# Exercise description
Quote the data below in full, please, without altering anything.

# Data shown
╔══

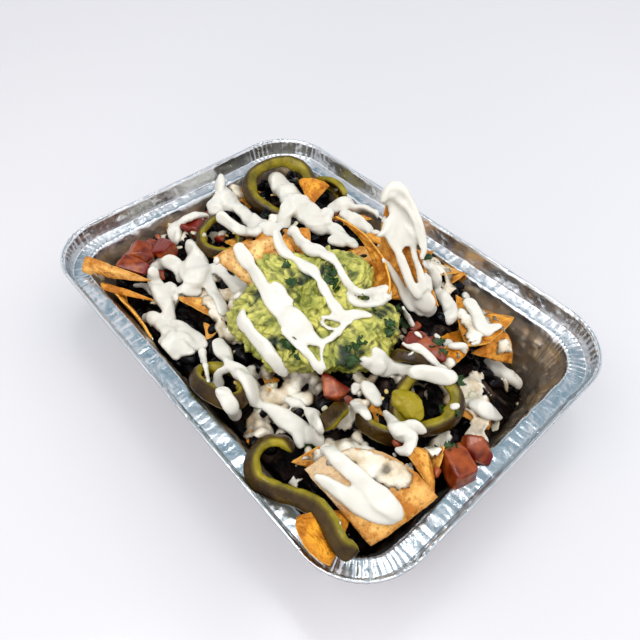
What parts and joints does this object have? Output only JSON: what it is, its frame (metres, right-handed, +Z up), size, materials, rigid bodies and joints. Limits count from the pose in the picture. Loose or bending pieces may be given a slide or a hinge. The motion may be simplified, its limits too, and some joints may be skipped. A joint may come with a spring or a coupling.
{
  "type": "loaded nachos in a foil tray",
  "caption": "Loaded nachos in an oblong foil tray: corn chips, black beans, melted cheese, jalapeno rings, tomato, a mound of guacamole and poured sour cream.",
  "frame": {"origin": "centre of the tray's flat base, on the table", "axes": "+X along the tray's long side, +Y along its short side, +Z up"},
  "size_m": [0.214, 0.152, 0.0948],
  "materials": {
    "foil": "bright rolled foil, crimped",
    "corn_chip": "fried corn, blistered",
    "jalapeno": "pickled pepper, wet",
    "tomato": "cut flesh, wet",
    "guacamole": "coarse mash, moist",
    "beans_and_cheese": "beans and melted cheese",
    "sour_cream": "smooth, soft gloss",
    "black_bean": "wet skin",
    "melted_cheese": "melted, translucent",
    "coriander": "fresh leaf",
    "onion": "raw dice, translucent"
  },
  "bodies": {
    "root": {"tray": "foil", "chip_front": "corn_chip", "chip_front_broken": "corn_chip", "chip_front_under": "corn_chip", "chip_corner": "corn_chip", "chip_sliver": "corn_chip", "chip_dollop": "corn_chip", "chip_orange": "corn_chip", "chip_tall": "corn_chip", "chip_curl": "corn_chip", "chip_guac_left": "corn_chip", "chip_back_small": "corn_chip", "chip_right_bowl": "corn_chip", "chip_right_under": "corn_chip", "chip_left_corner": "corn_chip", "chip_left_under": "corn_chip", "chip_left_side": "corn_chip", "chip_left_inner": "corn_chip", "chip_back_corner": "corn_chip", "tomato_right_upper": "tomato", "tomato_right_lower": "tomato", "tomato_middle": "tomato", "tomato_middle_right": "tomato", "tomato_under_guacamole": "tomato", "tomato_left_upper": "tomato", "tomato_left_middle": "tomato", "tomato_left_lower": "tomato", "tomato_back_left": "tomato", "jalapeno_left": "jalapeno", "jalapeno_right": "jalapeno", "jalapeno_back_left": "jalapeno", "jalapeno_back": "jalapeno", "jalapeno_front": "jalapeno", "jalapeno_strip_front": "jalapeno", "jalapeno_middle": "jalapeno", "jalapeno_right_back": "jalapeno", "jalapeno_back_strip": "jalapeno", "guacamole": "guacamole", "bean_and_cheese_heap": "beans_and_cheese", "cream_tall_chip": "sour_cream", "cream_front": "sour_cream", "cream_left_loop": "sour_cream", "cream_left_inner": "sour_cream", "cream_left_hook": "sour_cream", "cream_left_pool": "sour_cream", "cream_left_middle": "sour_cream", "cream_back_left": "sour_cream", "cream_back_middle": "sour_cream", "cream_back_right": "sour_cream", "cream_middle": "sour_cream", "cream_right_dollop": "sour_cream", "cream_right_far": "sour_cream", "cream_right_blob": "sour_cream", "cream_right_bowl": "sour_cream", "cream_centre": "sour_cream", "cream_guacamole_wide": "sour_cream", "cream_guacamole_front": "sour_cream", "cream_guacamole_back": "sour_cream", "cream_guacamole_middle": "sour_cream"}
  },
  "joints": []
}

╚══

# Finished task
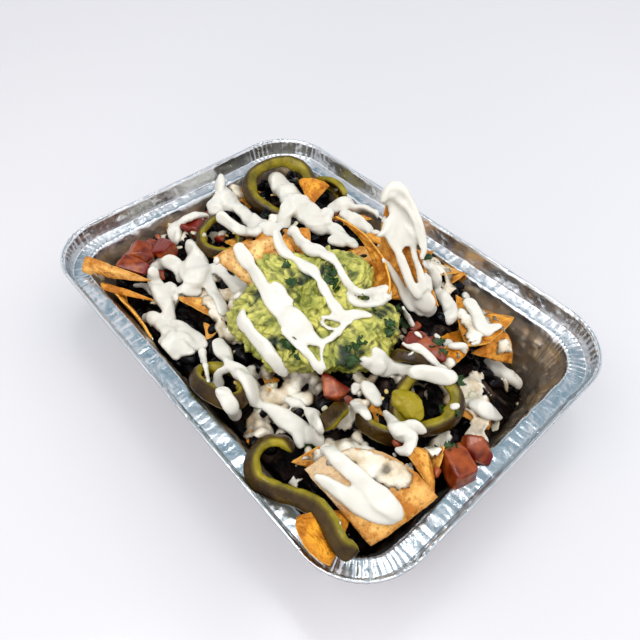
What parts and joints does this object have? Output only JSON: what it is, its frame (metres, right-handed, +Z up), size, materials, rigid bodies and joints. Limits count from the pose in the picture. Loose or bending pieces may be given a slide or a hinge. The motion may be simplified, its limits too, and some joints may be skipped. A joint may come with a spring or a coupling.
{
  "type": "loaded nachos in a foil tray",
  "caption": "Loaded nachos in an oblong foil tray: corn chips, black beans, melted cheese, jalapeno rings, tomato, a mound of guacamole and poured sour cream.",
  "frame": {"origin": "centre of the tray's flat base, on the table", "axes": "+X along the tray's long side, +Y along its short side, +Z up"},
  "size_m": [0.214, 0.152, 0.0948],
  "materials": {
    "foil": "bright rolled foil, crimped",
    "corn_chip": "fried corn, blistered",
    "jalapeno": "pickled pepper, wet",
    "tomato": "cut flesh, wet",
    "guacamole": "coarse mash, moist",
    "beans_and_cheese": "beans and melted cheese",
    "sour_cream": "smooth, soft gloss",
    "black_bean": "wet skin",
    "melted_cheese": "melted, translucent",
    "coriander": "fresh leaf",
    "onion": "raw dice, translucent"
  },
  "bodies": {
    "root": {"tray": "foil", "chip_front": "corn_chip", "chip_front_broken": "corn_chip", "chip_front_under": "corn_chip", "chip_corner": "corn_chip", "chip_sliver": "corn_chip", "chip_dollop": "corn_chip", "chip_orange": "corn_chip", "chip_tall": "corn_chip", "chip_curl": "corn_chip", "chip_guac_left": "corn_chip", "chip_back_small": "corn_chip", "chip_right_bowl": "corn_chip", "chip_right_under": "corn_chip", "chip_left_corner": "corn_chip", "chip_left_under": "corn_chip", "chip_left_side": "corn_chip", "chip_left_inner": "corn_chip", "chip_back_corner": "corn_chip", "tomato_right_upper": "tomato", "tomato_right_lower": "tomato", "tomato_middle": "tomato", "tomato_middle_right": "tomato", "tomato_under_guacamole": "tomato", "tomato_left_upper": "tomato", "tomato_left_middle": "tomato", "tomato_left_lower": "tomato", "tomato_back_left": "tomato", "jalapeno_left": "jalapeno", "jalapeno_right": "jalapeno", "jalapeno_back_left": "jalapeno", "jalapeno_back": "jalapeno", "jalapeno_front": "jalapeno", "jalapeno_strip_front": "jalapeno", "jalapeno_middle": "jalapeno", "jalapeno_right_back": "jalapeno", "jalapeno_back_strip": "jalapeno", "guacamole": "guacamole", "bean_and_cheese_heap": "beans_and_cheese", "cream_tall_chip": "sour_cream", "cream_front": "sour_cream", "cream_left_loop": "sour_cream", "cream_left_inner": "sour_cream", "cream_left_hook": "sour_cream", "cream_left_pool": "sour_cream", "cream_left_middle": "sour_cream", "cream_back_left": "sour_cream", "cream_back_middle": "sour_cream", "cream_back_right": "sour_cream", "cream_middle": "sour_cream", "cream_right_dollop": "sour_cream", "cream_right_far": "sour_cream", "cream_right_blob": "sour_cream", "cream_right_bowl": "sour_cream", "cream_centre": "sour_cream", "cream_guacamole_wide": "sour_cream", "cream_guacamole_front": "sour_cream", "cream_guacamole_back": "sour_cream", "cream_guacamole_middle": "sour_cream"}
  },
  "joints": []
}